Uche Ezioba and Mauro Viandante, Schlumberger

The GeoSphere reservoir mapping-while-drilling service was developed to improve operators’ understanding of their reservoir beyond the first few meters of the wellbore. The service represents a step-change in LWD technology, combining a much deeper depth of investigation (DOI) of more than 30 m (98 ft) with a new automated stochastic inversion engine. To increase the DOI, new hardware and software designs were developed. The hardware development was in the introduction of new lower electromagnetic frequencies (less than 100 KHz) and a modular bottomhole assembly design to increase spacing between transmitters and receivers.

The DOI of an electromagnetic tool is governed by three factors: the spacing between transmitter and receiver(s); the frequencies used, with a lower frequency reading deeper than a shallower one; and the resistivity/conductivity contrast of the layer the tool is in with respect to detecting layers.

The unique DOI of the tool enables detection of multiple resistivity layers that correspond to different geological interfaces (variable qualities of the reservoir matrix, overburden, underburden, fluid contacts with resistivity contrast), or both over long horizontal distances. The service provides information at a scale that bridges the gap between surface seismic resolution and measurements obtained at the borehole scale, adding important new pieces to the reservoir characterization puzzle.

The mapping information delivered from the service can be integrated into an operator’s 3-D reservoir and geological models to optimize the drilling operations and completion designs of a current well and help optimize production improvements and long-term field development strategies. In real time, reservoir maps from the GeoSphere service can be exported into E&P software platforms, where experts can create 3-D displays with formation evaluation data attributes to enhance the evaluation of layered formations.

An operator in the Otway Basin offshore southeast Australia needed to map a complex reservoir with discontinuous sands and anticlines to position drain trajectory and steer aggressively to connect discontinuous sand bodies. The operator used the GeoSphere service’s deep directional electromagnetic measurements to improve reservoir interpretations, land wells and make real-time steering decisions. The operator successfully mapped the reservoir layers, landed wells in gas sands without drilling sidetrack and kept the wellbore within the reservoir.

The reservoir mapping-while-drilling service has been successfully tested in more than 165 field operations in the North Sea, Europe, Russia, North America, South America, Australia and the Middle East.

Focusing on new technology

Don Henderson, Tesco Corp.

New technologies must be able to eliminate costly equipment, improve safety and enhance operational efficiency as needed no matter the price of oil, a fact that is clear to both operators and service providers. Working closely with operators has given Tesco the insight to understand the needs of its customers during the oil market’s ups and downs.

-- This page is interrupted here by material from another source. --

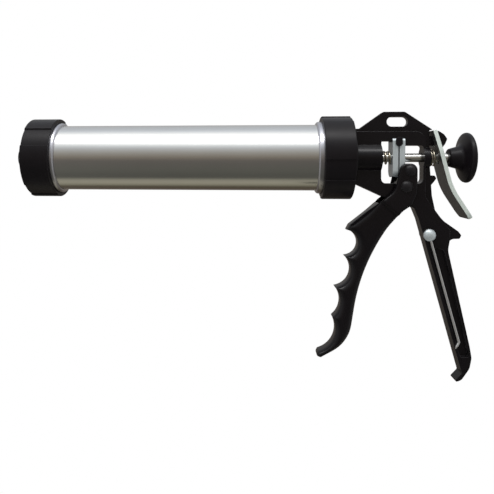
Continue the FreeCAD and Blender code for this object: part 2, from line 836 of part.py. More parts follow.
def release_lever():
    slope = (LEVER_BEND[0] - LEVER_TOP[0]) / (LEVER_BEND[1] - LEVER_TOP[1])
    lean = math.degrees(math.atan(slope))
    centre_x = LEVER_TOP[0] - LEVER_TOP[1] * slope + LEVER_THICKNESS / 2
    lever = lever_strip().common(lever_silhouette())
    half_width = ROD_R + LOOSE
    reach = LEVER_SLOT_PLAY - LOOSE
    slot = rod_along_x(half_width, -10, 10)
    slot.translate(Vector(0, 0, reach))
    lower = rod_along_x(half_width, -10, 10)
    lower.translate(Vector(0, 0, -reach))
    slot = slot.fuse(lower).fuse(box(-10, 10, -half_width, half_width, -reach, reach))
    slot.rotate(Vector(0, 0, 0), AXIS_Y, lean)
    slot.translate(Vector(centre_x, 0, 0))
    ear_gap = WEB_HALF + 0.4
    window = box(LEVER_TOP[0] - 6, LEVER_TOP[0] + 12, -ear_gap, ear_gap,
                 EAR_BOTTOM - 1.0, EAR_TOP + 0.4)
    return lever.cut(slot).cut(window)


def release_spring():
    slope = (LEVER_BEND[0] - LEVER_TOP[0]) / (LEVER_BEND[1] - LEVER_TOP[1])
    coil_top = RELEASE_SPRING_R + RELEASE_SPRING_WIRE_R
    lever_face = LEVER_TOP[0] + (coil_top - LEVER_TOP[1]) * slope
    return coil_along_x(
        RELEASE_SPRING_R, RELEASE_SPRING_WIRE_R,
        REAR_WALL_REAR - REAR_SEAT, lever_face - 0.1, RELEASE_SPRING_TURNS)


# ---- piercing wire ----------------------------------------------------------
def pierce_rivet():
    seat = WIRE_Y - WIRE_R - LOOSE
    return joined([
        rod_along_y(WIRE_SHAFT_R, WIRE_PIVOT, seat, RIM_HALF),
        domed_head(WIRE_PIVOT, seat, -1, WIRE_HEAD_R, RIVET_HEAD_HEIGHT),
        domed_head(WIRE_PIVOT, RIM_HALF, 1, WIRE_HEAD_R - 1, 1.2),
    ])


def pierce_wire():
    """Steel wire with an eye round its rivet and a short hooked point."""
    pivot = Vector(WIRE_PIVOT[0], WIRE_Y, WIRE_PIVOT[1])
    tip = Vector(WIRE_TIP[0], WIRE_Y, WIRE_TIP[1])
    along = (tip - pivot).normalize()
    eye = Part.makeTorus(WIRE_EYE_R, WIRE_R, pivot, AXIS_Y)
    start = pivot + along * WIRE_EYE_R
    shank = Part.makeCylinder(WIRE_R, start.distanceToPoint(tip), start, along)
    hook_end = tip + Vector(-1.6, 0, -3.2)
    hook_way = (hook_end - tip).normalize()
    hook = Part.makeCylinder(WIRE_R, tip.distanceToPoint(hook_end), tip, hook_way)
    knee = Part.makeSphere(WIRE_R, tip)
    point = Part.makeCone(WIRE_R, 0.2, 2.2, hook_end, hook_way)
    return joined([eye, shank, knee, hook, point])


FROM_NECK = {
    "nozzle_adapter": nozzle_adapter,
    "adapter_gasket": adapter_gasket,
    "front_cap": front_cap,
    "front_ferrule": front_ferrule,
    "barrel_tube": barrel_tube,
    "rear_ferrule": rear_ferrule,
    "piston_rod": piston_rod,
    "piston_nut": piston_nut,
    "piston_washer": piston_washer,
    "piston_cup": piston_cup,
    "piston_backing_plate": piston_backing_plate,
    "piston_jam_nut": piston_jam_nut,
}

FROM_BARREL_REAR = {
    "barrel_gasket": barrel_gasket,
    "rear_collar": rear_collar,
    "frame_casting": frame_casting,
    "rod_guide_bush": rod_guide_bush,
    "pivot_rivet": pivot_rivet,
    "trigger_lever": trigger_lever,
    "push_pin": push_pin,
    "push_roller": push_roller,
    "drive_plate_front": lambda: drive_plate(FRONT_PLATE_FRONT),
    "drive_plate_rear": lambda: drive_plate(REAR_PLATE_FRONT),
    "plate_spacer": plate_spacer,
    "drive_spring": drive_spring,
    "release_lever": release_lever,
    "release_spring": release_spring,
    "rod_knob": rod_knob,
    "pierce_rivet": pierce_rivet,
    "pierce_wire": pierce_wire,
}


def save(parts, offset):
    for name, build in parts.items():
        shape = build()
        shape.translate(Vector(offset, 0, 0))
        shape.exportStep(os.path.join("parts", name + ".step"))
        print(f"{name}: {len(shape.Solids)} solid, {shape.Volume / 1000:.2f} cm3")


os.makedirs("parts", exist_ok=True)
save(FROM_NECK, 0)
save(FROM_BARREL_REAR, BARREL_REAR)
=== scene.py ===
import json
import math

import bmesh
import bpy
import numpy as np
from mathutils import Matrix, Vector
from mathutils.geometry import delaunay_2d_cdt


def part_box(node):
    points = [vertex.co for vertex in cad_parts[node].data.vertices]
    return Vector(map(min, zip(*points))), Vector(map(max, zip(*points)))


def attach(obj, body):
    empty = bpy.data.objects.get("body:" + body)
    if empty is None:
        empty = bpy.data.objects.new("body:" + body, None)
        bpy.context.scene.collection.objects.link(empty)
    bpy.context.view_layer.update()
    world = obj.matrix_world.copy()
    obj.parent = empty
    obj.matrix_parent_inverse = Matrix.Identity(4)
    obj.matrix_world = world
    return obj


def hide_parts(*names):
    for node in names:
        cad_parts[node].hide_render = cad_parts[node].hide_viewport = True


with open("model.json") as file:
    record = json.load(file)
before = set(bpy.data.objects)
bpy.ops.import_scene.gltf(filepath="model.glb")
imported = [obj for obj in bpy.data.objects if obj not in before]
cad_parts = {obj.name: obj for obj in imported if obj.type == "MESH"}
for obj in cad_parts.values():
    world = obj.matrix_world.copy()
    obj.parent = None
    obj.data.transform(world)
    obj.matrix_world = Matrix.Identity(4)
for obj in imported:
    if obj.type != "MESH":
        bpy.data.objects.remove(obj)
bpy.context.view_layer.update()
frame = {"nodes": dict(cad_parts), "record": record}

MM = 0.001

# ---- nodes shared by groups and materials -------------------------------------

MIX_COLOUR_FIRST = 6       # places of the colour sockets on a Mix node
MIX_COLOUR_SECOND = 7
MIX_COLOUR_RESULT = 2


def feed(tree, socket, value):
    """Gives a socket its value: another node's output, an RGB triple or a plain number."""
    if isinstance(value, bpy.types.NodeSocket):
        tree.links.new(value, socket)
    elif isinstance(value, tuple):
        socket.default_value = (*value, 1.0)
    else:
        socket.default_value = value


def math_node(tree, operation, first, second=None, clamp=False):
    """A Math node's result. Its operands are sockets or plain numbers."""
    node = tree.nodes.new("ShaderNodeMath")
    node.operation = operation
    node.use_clamp = clamp
    feed(tree, node.inputs[0], first)
    if second is not None:
        feed(tree, node.inputs[1], second)
    return node.outputs[0]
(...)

As a result of the sale of the casing drilling business in 2012, Tesco Corp. has been able to redirect its research and engineering (R&E) funding to its products and tubular services businesses. “Our emphasis on innovation has always been a focus for Tesco, and in fact there will be an acceleration of new technology deployments as a direct result of finding new solutions to optimize drilling efforts,” Tesco CEO Fernando Assing said.

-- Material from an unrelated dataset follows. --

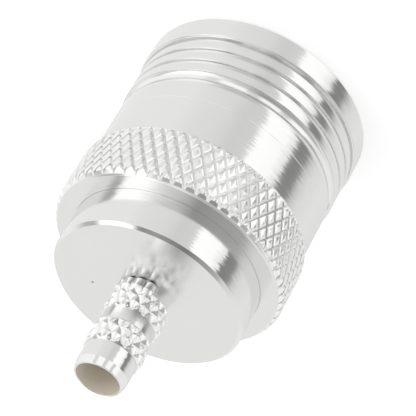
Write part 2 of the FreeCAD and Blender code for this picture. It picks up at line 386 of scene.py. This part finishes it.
def nut_piece():
    """The coupling nut, outside from the rim up and inside back down."""
    neck_start_z = FRONT_LAND_LENGTH + RIB_COUNT * RIB_PITCH
    neck_end_z = neck_start_z + NECK_GROOVE_WIDTH
    thread_end_z = ENTRY_LENGTH + THREAD_LENGTH
    relief_end_z = thread_end_z + RELIEF_LENGTH
    shoulder_z = NUT_LENGTH - COUNTERBORE_DEPTH
    knurl = Knurl(NUT_KNURL_R, NUT_KNURL_DEPTH, NUT_KNURL_START_Z, NUT_KNURL_LENGTH,
                  NUT_KNURL_TEETH, NUT_KNURL_ROWS, steps=4, flank=3.0, crown=0.28)
    scribe_z = knurl.start_z - SCRIBE_FROM_KNURL
    outline = [
        (ENTRY_R + ENTRY_CHAMFER, 0),
        (FRONT_LAND_R - RIM_CHAMFER, 0),
        (FRONT_LAND_R, RIM_CHAMFER),
        (FRONT_LAND_R, FRONT_LAND_LENGTH),
    ]
    for rib in range(RIB_COUNT):
        start_z = FRONT_LAND_LENGTH + rib * RIB_PITCH
        outline += curve(RIB_R - RIB_STEP, RIB_R, start_z, RIB_CURVE_LENGTH)
        outline.append((RIB_R, start_z + RIB_PITCH))
    outline += curve(NECK_SHOULDER_R, NECK_GROOVE_R, neck_start_z, NECK_GROOVE_WIDTH)
    outline += curve(BAND_R - LIP_DROP, BAND_R, neck_end_z, LIP_LENGTH)
    outline += [
        (BAND_R, scribe_z - SCRIBE_WIDTH / 2),
        (BAND_R - SCRIBE_DEPTH, scribe_z),
        (BAND_R, scribe_z + SCRIBE_WIDTH / 2),
        (BAND_R, knurl.start_z),
        knurl,
        (knurl.root_r, knurl.end_z + EDGE_RADIUS),
        (knurl.root_r - NUT_REAR_LAND, NUT_LENGTH),
        Ring(COUNTERBORE_R + SHARP_EDGE, NUT_LENGTH, (0, 1)),
        Ring(COUNTERBORE_R, NUT_LENGTH - SHARP_EDGE, (-1, 0)),
        (COUNTERBORE_R, shoulder_z),
        (NUT_BORE_R, shoulder_z),
        (NUT_BORE_R, RING_ROOM_END_Z),
        (RING_ROOM_R, RING_ROOM_END_Z),
        (RING_ROOM_R, RING_ROOM_START_Z),
        (NUT_BORE_R, RING_ROOM_START_Z),
        (NUT_BORE_R, relief_end_z),
        (RELIEF_R, relief_end_z),
        (RELIEF_R, thread_end_z),
        (THREAD_R, thread_end_z),
        (THREAD_R, ENTRY_LENGTH),
        (ENTRY_R, ENTRY_LENGTH),
        (ENTRY_R, ENTRY_CHAMFER),
    ]
    # The knurled faces take the second material, the plating with painted sheen.
    return turned("nut_skin", outline, knurl.segments, lambda radius, height, knurled: int(knurled))


def stem_knurl(start_z, foot=None):
    """One of the stem's two rough knurled bands."""
    return Knurl(STEM_KNURL_R, STEM_KNURL_DEPTH, start_z, STEM_KNURL_LENGTH, STEM_KNURL_TEETH,
                 STEM_KNURL_ROWS, steps=8, flank=1.2, crown=0.5, rough=0.14, foot=foot)


def body_piece():
    """The turned body, outside from its front face up to the stem's mouth and back down."""
    rear_face_z = BARREL_REAR_Z + BARREL_CHAMFER
    first_start_z = rear_face_z + NECK_LENGTH
    first = stem_knurl(first_start_z, foot=(NECK_R, first_start_z - STEM_KNURL_RUN_OUT))
    second = stem_knurl(first.end_z + STEM_KNURL_SPACING)
    outline = [
        (BODY_BORE_R, BODY_FRONT_Z),
        (JOURNAL_R - JOURNAL_CHAMFER, BODY_FRONT_Z),
        (JOURNAL_R, BODY_FRONT_Z + JOURNAL_CHAMFER),
        (JOURNAL_R, RING_ROOM_START_Z),
        (RING_GROOVE_R, RING_ROOM_START_Z),
        (RING_GROOVE_R, RING_ROOM_END_Z),
        (JOURNAL_R, RING_ROOM_END_Z),
        (JOURNAL_R, BARREL_FRONT_Z),
        (BARREL_R, BARREL_FRONT_Z),
        (BARREL_R, BARREL_REAR_Z),
        (BARREL_R - BARREL_CHAMFER, rear_face_z),
        (NECK_R, rear_face_z),
        (NECK_R, first.foot[1] - EDGE_RADIUS),
        first,
        (STEM_R, first.end_z),
        (STEM_R, second.start_z),
        second,
        (STEM_R, second.end_z),
        (STEM_R, STEM_END_Z - STEM_TAPER_LENGTH),
        (STEM_END_R, STEM_END_Z),
        (STEM_BORE_R, STEM_END_Z),
        (STEM_BORE_R, PIN_ROOM_END_Z),
        (PIN_ROOM_R, PIN_ROOM_END_Z),
        (PIN_ROOM_R, INSULATOR_SEAT_Z),
        (BODY_BORE_R, INSULATOR_SEAT_Z),
    ]

    def paint(radius, height, knurled):
        # Knurled faces above the run-out get the plating with painted sheen; the run-out keeps the plain wall
        # plating.
        if knurled:
            return BODY_KNURL if height > first_start_z else BODY_WALL
        if radius < STEM_BORE_R + EDGE_RADIUS:
            return BODY_BORE
        if height > STEM_END_Z - EDGE_RADIUS:
            return BODY_MOUTH
        return BODY_FACE if abs(height - rear_face_z) < SAME_HEIGHT else BODY_WALL

    return turned("body_skin", outline, first.segments, paint)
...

Tesco has been using its proprietary casing drive system (CDS) with its tubular running service teams successfully for more than a decade, and the CDS is still recognized as the premier casing running tool in the market. This tool inspired Tesco’s engineers to develop the first drillpipe drive system (DPDS). Commonalities between the two exist in that they are both safe and simple to use. Both tools are also fast, and both are able to fully engage into either a joint of casing or drillpipe within five seconds without ever having to thread into the joint. Designed to match the top drive’s performance, Tesco envisions the DPDS will operate at 200 rpm, lift up to 500 tons and torque up to 100,000 ft-lb, all while maintaining a fluid bore pressure of 7,500 psi.

Another new product under development is a device for making and breaking connections on the rig floor using only the power of the top drive. Simple, robust and safe, this new tool acts as a torque multiplier, allowing for connections to be made up without using tongs, spinners or iron roughnecks. Leveraging the power of the top drive eliminates the need for a separate power supply for an iron roughneck and integrates the control of the new device into existing top drive control panels. Tesco’s goal is to transform the rig floor into a safer, near fully automated environment during drilling and tubular running activities. Technology of this type represents a step-change in rig floor mechanization, and it is more than the simple automation of the current manual processes. Accordingly, these products require extensive engineering work and take significant testing to develop.

Doug Greening, vice president of engineering at Tesco, explained, “Breaking a tool joint on the floor without breaking the intermediate joints and doing it by harnessing the power of the top drive is a great example of thinking beyond what more can be done with a set of tongs. This is not evolution; this is revolution.”

“The guiding principle for R&E in Tesco is the automation and mechanization of the entire pipehandling process, including tubular running and other rig floor operations. This will not only improve safety, but will also introduce efficiencies and reduce nonproductive time simultaneously. The effective interplay of these factors is the single-most important consideration for our clients,” Assing added.

“We have seen many cycles in the past, and some of the best ideas and technologies in the industry were developed as a result of the pressures and challenges faced during those difficult times. It’s these times when differentiating from the competition becomes even more critical.”

In 2009, despite a North American rig count reduction of 40%, Tesco achieved a record number of proprietary jobs in each quarter.

“In a thriving market, everyone is very busy,” Assing said. “Introducing new technology is not risk-free, and no one wants to be the first. The current market cycle will provide some imaginative players with unexpected opportunities. For our part, this means accelerating the deployment of our technologies geared toward differentiation and the creation of real value.”